Répétons pour conclure cette présentation qu'il faut vraiment les voir sur scène, et profitons-en pour voir ce qu'en dit le claviste Manuel Duval:
Première question un peu étrange pardon : je me suis demandé, après votre concert, dans quelle langue Anne chantait - en tout cas j'adore l'univers que ça fabrique, et je me suis même demandé si c'était du latin. Je te jure.
Anne chante en Italien. elle est dessinatrice et fait des collages. Elle s'occupe aussi de la partie graphique du label "La République des granges" dont je m'occupe.
Bon, obligé de parler du jeu de batterie de Mathias avec les micros, c'était complètement fou. Si tu veux m'en dire deux mots aussi. Mathias…
Le jeu avec les micros, c'est sortit comme ça en répét, pour entendre mieux des résonances de toms. Du coup, il n'y avait qu'un pas pour aller chercher d'énormes impacts de cymbales… Je ne sait pas si tu connais un peu son travail en solo et dans la scène impro libre, ça vaut le coup (ça fait plus de 15 ans que j'adore le voir : quelle énergie en solo !). Il joue aussi dans Ruhland avec Ian Saboya.
L'installation de synthés de maboule de Jean-Marc m'a littéralement fasciné aussi. Tu me racontes ?
Jean-Marc, c'est le bricoleur du groupe. Pour son installation, je pense qu'on peut parler de dispositif électroacoustique, avec des capteurs de surface, des objets électroniques détournés (surtout des jeux "circuit-bendés", si ça se dit), quelques instruments électronique genre petits synthés un peu cheaps et des effets. Aussi, on fait un duo tout les deux qui s'appelle 1000 Bouches.
Toi je te connais pour avoir lu ton nom sur les pochettes de France Sauvage, Pousse Mousse (super cool) et Nouvelles Impressions d'Afrique. J'en oublie ?

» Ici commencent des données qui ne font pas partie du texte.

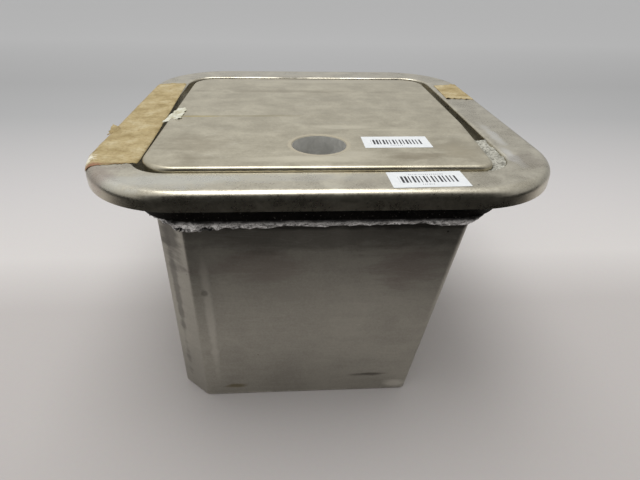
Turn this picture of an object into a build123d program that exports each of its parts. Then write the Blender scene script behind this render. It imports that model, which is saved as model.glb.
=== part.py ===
from build123d import *

import os

os.makedirs("parts", exist_ok=True)

# A flush-fitting aluminium junction box. A thick flange frame carries a recessed well, and the well
# hangs a bent sheet body below it. A loose cover plate with a bored sleeve lies in the well on a
# gasket. Inside are a mounting plate, a terminal rail and an earth bar.
# Millimetres, +Z up, origin under the middle of the flange at the underside of the body.

# ---- driving dimensions ----

flange_width = 356.0
flange_depth = 363.0
flange_thick = 13.5
flange_corner = 78.0
flange_round = 7.0
flange_top = 235.0
flange_under = flange_top - flange_thick

opening_width = 282.0
opening_depth = 288.0
opening_corner = 29.0
opening_round = 2.0
opening_center = (-0.5, -3.6)

collar_width = 288.0
collar_depth = 296.0
collar_corner = 43.0
collar_center = (-0.5, -3.6)
collar_wall = 4.0
collar_foot = 198.0
well_floor_thick = 4.0

seat_width = 240.0
seat_depth = 242.0
seat_corner = 14.0
seat_center = (-2.0, -11.0)
seat_thick = 8.0
seat_top = flange_under

cover_left = -133.5
cover_right = 130.5
cover_front = -146.5
cover_back = 122.5
cover_thick = 13.0
cover_corner = 26.0
cover_worn_corner = 15.0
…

De mon côté, mise à part 1000 bouches donc, tu n'oublies pas grand chose. Je joue aussi en solo sous mon nom depuis peu et je m'occupe du label "La République des granges", donc. Pour mes sons, je ne saurais pas trop quoi te dire sans être chiant et technique, hormis que j'adore le phénomène de surprise en musique. Que des sons concrets qui remettent les pieds sur terre à des paysages purement électronique et inversement. J'aime que la musique raconte des histoires. Et donc tout ça, ça donne Rien Virgule. Pour parler du groupe, on peut dire qu'on a commencé par deux ans en mode "impro libre", même si j'ai de plus en plus de mal avec ce terme qui s'essouffle sérieusement, avant de se décider à composer. Je pense que ça nous a aidé à trouver une certaine manière d'envisager l'interprétation des compositions: réussir à interpréter un morceau en le renouvelant, en s'appropriant un lieu, une acoustique, un rapport au public… même si c'est des fois très subtil dans la forme, c'est sûrement plus dans l'intention que ça se joue.